WHAT YOU HAVE TO DO » List each line of the data in which the string "bends" appears.
....................
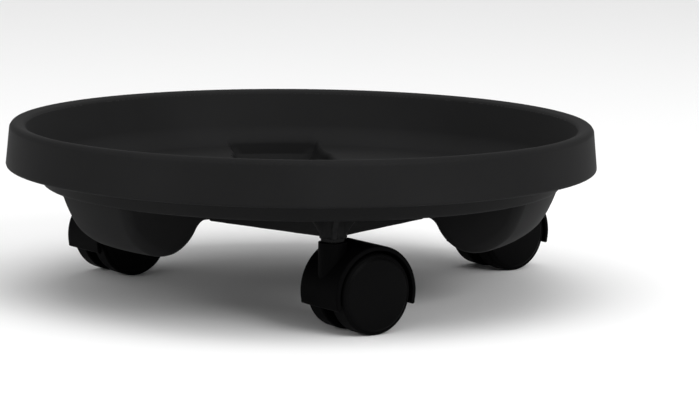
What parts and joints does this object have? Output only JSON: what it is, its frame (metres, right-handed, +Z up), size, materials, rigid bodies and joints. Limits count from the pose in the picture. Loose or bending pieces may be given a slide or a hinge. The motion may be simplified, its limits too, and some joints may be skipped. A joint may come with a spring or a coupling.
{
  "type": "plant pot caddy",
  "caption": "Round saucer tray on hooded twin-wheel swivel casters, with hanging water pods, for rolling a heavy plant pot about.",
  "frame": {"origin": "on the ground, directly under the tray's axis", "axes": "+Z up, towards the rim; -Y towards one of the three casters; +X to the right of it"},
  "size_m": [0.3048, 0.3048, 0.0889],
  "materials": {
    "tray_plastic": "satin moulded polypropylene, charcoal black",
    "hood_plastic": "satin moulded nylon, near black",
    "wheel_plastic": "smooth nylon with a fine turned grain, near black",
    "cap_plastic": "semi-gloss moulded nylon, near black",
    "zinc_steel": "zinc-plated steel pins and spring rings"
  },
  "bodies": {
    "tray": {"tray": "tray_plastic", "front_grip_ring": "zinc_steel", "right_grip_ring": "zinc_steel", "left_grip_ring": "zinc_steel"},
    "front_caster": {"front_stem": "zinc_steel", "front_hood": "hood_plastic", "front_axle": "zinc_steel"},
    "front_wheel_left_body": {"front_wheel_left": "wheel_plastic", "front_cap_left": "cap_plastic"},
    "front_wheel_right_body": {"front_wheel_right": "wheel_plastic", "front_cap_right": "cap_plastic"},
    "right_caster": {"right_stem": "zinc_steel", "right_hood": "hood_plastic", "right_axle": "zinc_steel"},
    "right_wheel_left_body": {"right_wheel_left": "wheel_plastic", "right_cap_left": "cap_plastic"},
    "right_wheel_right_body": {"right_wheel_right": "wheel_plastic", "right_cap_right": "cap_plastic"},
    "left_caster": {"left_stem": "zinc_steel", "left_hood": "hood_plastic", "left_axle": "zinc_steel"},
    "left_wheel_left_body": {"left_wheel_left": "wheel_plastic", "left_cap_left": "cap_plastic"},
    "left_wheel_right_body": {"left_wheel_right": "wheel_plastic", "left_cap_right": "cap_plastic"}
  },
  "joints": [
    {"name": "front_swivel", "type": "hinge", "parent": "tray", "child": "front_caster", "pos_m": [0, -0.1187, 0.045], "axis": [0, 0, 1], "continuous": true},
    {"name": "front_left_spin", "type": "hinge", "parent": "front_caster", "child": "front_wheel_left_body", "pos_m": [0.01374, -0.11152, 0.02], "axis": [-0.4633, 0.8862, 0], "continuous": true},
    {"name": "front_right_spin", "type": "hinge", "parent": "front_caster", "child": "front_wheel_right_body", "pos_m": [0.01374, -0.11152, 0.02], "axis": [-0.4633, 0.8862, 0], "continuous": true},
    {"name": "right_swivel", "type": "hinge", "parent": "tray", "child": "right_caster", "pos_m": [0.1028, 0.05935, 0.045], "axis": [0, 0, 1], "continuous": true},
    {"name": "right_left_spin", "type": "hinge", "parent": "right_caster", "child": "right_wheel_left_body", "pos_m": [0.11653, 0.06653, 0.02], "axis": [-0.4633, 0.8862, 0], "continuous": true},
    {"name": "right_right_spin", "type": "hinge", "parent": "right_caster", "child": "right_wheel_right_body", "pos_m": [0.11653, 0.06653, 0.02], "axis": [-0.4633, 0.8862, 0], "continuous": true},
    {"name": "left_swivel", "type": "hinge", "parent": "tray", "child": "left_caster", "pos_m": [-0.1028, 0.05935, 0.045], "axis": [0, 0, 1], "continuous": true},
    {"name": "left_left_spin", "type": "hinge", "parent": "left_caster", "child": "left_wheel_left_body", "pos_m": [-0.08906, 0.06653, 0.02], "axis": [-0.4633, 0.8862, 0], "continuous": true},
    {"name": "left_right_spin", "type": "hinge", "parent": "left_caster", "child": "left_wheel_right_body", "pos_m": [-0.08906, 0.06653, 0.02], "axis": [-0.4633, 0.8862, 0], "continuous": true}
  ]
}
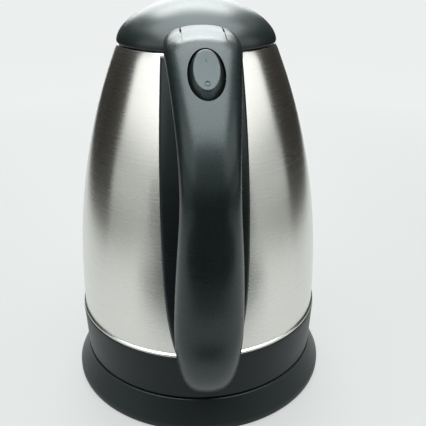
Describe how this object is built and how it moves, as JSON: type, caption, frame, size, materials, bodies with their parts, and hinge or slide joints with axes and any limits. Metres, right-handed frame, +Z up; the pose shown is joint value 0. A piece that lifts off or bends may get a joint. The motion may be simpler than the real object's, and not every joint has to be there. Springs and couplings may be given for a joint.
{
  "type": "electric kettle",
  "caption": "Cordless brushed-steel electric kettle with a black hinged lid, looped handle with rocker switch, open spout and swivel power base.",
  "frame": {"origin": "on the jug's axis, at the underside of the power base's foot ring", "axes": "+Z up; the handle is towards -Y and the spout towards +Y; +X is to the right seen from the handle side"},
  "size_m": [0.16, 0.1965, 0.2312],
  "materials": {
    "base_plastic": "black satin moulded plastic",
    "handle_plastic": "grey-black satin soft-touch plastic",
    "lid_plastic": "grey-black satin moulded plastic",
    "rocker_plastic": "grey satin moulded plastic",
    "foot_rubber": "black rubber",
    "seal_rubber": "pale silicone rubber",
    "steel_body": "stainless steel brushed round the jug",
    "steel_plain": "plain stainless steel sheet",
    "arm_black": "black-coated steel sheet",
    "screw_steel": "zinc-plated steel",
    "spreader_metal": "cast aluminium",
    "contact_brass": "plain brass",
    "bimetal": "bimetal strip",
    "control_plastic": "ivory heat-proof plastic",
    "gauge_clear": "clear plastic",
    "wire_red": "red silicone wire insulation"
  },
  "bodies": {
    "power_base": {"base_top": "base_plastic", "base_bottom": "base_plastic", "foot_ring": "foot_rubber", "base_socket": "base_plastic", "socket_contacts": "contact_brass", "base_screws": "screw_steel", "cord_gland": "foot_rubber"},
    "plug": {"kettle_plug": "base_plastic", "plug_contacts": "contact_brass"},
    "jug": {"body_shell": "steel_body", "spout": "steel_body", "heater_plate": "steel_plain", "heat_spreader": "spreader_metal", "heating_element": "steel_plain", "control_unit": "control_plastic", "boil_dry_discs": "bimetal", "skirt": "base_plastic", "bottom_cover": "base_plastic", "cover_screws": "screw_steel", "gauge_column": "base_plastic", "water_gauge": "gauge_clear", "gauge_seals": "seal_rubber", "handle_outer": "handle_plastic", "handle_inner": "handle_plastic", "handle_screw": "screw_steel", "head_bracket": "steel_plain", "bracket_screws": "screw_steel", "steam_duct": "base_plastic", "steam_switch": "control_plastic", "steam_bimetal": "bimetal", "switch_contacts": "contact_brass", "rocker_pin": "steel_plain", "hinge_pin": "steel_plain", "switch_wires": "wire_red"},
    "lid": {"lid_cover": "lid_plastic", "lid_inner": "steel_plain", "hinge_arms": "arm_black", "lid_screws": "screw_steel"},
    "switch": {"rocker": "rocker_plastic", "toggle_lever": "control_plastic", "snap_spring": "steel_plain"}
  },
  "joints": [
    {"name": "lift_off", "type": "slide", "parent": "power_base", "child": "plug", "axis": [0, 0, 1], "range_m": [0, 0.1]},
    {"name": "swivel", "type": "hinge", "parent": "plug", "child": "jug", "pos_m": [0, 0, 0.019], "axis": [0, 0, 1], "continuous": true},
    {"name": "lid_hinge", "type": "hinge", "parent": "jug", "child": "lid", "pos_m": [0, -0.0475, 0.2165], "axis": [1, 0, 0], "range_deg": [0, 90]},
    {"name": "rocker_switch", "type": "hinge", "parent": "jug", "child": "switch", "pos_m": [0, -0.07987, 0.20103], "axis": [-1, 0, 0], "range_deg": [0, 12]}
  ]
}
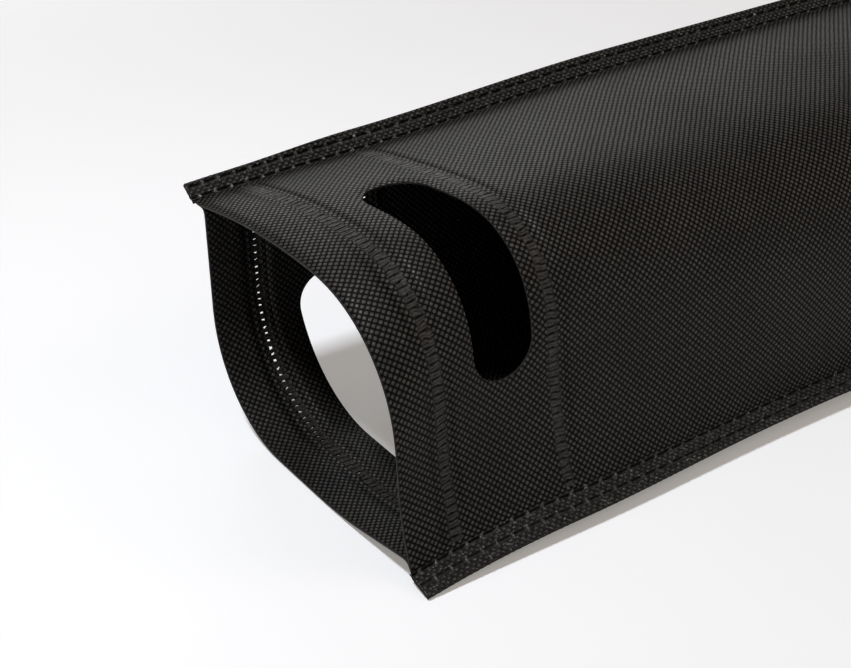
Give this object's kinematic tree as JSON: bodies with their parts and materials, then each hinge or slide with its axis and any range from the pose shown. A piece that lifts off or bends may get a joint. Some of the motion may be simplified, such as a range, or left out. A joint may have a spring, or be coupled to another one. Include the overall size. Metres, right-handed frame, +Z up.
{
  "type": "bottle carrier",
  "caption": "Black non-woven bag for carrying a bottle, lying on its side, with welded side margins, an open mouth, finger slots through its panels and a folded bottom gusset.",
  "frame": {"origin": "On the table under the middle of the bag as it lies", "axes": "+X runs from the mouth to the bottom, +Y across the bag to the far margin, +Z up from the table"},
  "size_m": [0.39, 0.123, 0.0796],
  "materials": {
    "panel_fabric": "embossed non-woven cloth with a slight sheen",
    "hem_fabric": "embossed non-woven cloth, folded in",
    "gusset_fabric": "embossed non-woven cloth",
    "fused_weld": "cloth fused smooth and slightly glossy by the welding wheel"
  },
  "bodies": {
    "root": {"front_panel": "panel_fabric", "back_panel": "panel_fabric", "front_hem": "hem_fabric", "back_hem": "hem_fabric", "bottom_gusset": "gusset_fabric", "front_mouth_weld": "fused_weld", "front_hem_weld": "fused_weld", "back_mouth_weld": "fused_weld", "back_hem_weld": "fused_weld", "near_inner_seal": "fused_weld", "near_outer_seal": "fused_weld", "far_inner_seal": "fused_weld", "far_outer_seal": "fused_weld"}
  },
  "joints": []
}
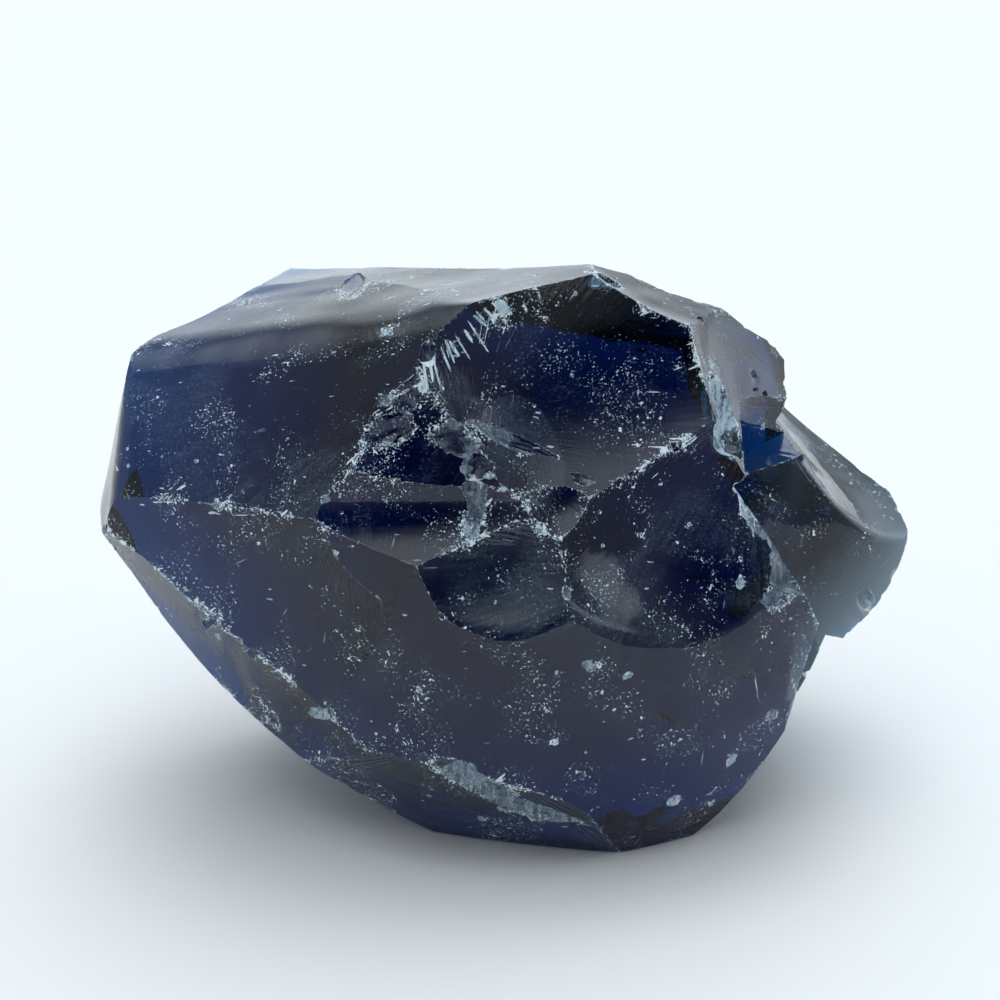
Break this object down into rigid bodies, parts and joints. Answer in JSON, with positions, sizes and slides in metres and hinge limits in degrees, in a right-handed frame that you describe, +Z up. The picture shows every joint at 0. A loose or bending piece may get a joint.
....................
THE RESPONSE »
Describe how this object is built and how it moves, as JSON: type, caption, frame, size, materials, bodies with their parts, and hinge or slide joints with axes and any limits. Metres, right-handed frame, +Z up; the pose shown is joint value 0. A piece that lifts off or bends may get a joint. The motion may be simpler than the real object's, and not every joint has to be there. Springs and couplings may be given for a joint.
Give this object's kinematic tree as JSON: bodies with their parts and materials, then each hinge or slide with its axis and any range from the pose shown. A piece that lifts off or bends may get a joint. Some of the motion may be simplified, such as a range, or left out. A joint may have a spring, or be coupled to another one. Include the overall size. Metres, right-handed frame, +Z up.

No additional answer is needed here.